The signals are as good or better for affordable housing finance. The FHFA maintained its requirement that 50% of the agencies’ lending focuses on mission-driven, affordable housing in addition to exempting workforce housing loans from caps.

While we haven’t seen the FHFA’s affordable housing goals for the GSEs in 2026, we don’t expect numbers to decline. Fannie and Freddie support mission-driven (naturally occurring affordable housing) and Affordable (rent- and/or income-restricted by regulation) housing with pricing incentives resulting in lower mortgage rates. This increase in the caps should allow them to continue to do so.

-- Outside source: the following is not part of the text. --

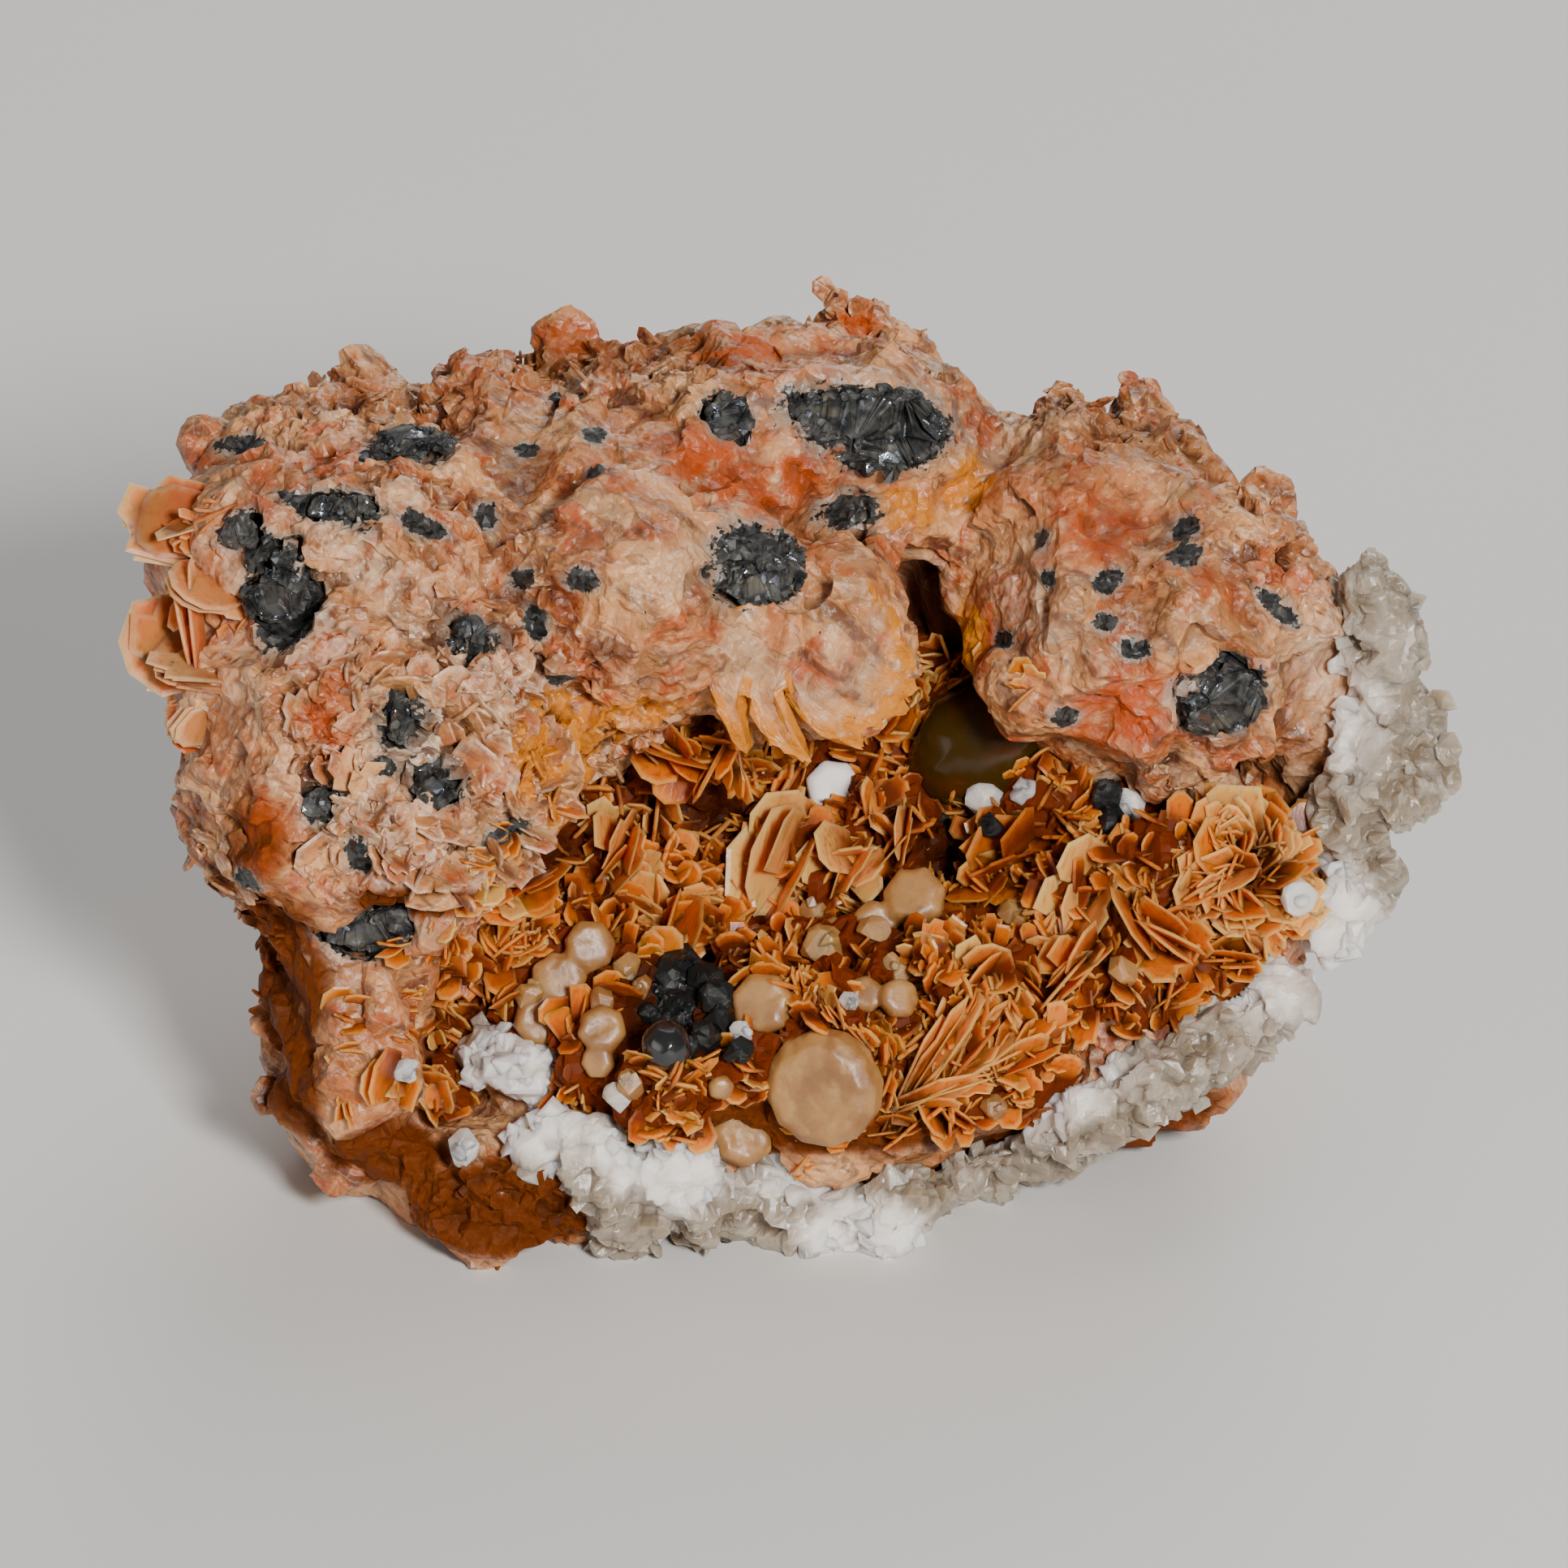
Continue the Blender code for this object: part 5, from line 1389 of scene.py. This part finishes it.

The agencies can also support affordable housing through expanded Low-Income Housing Tax Credit (LIHTC) investment. In 2025, the FHFA doubled the amount Fannie and Freddie can invest in LIHTC properties annually to $2 billion each. Half of those funds are reserved for investment in “difficult-to-serve” markets, with a portion set aside for rural markets.   

The evolution of FHFA’s agency multifamily caps

The FHFA will mark the 10th annual fall presentation of its multifamily loan purchase caps in 2025. The volume caps were introduced to provide a framework for a healthy market, where agency financing incentivizes affordability but doesn’t crowd out private capital. 

Each year, the FHFA adjusts caps so Fannie Mae and Freddie Mac’s market share is significant but not dominant. The intent is to provide liquidity and transparent financing costs for responsibly underwritten rental housing, most of which is affordable to residents whose income is within the range of area median income (AMI).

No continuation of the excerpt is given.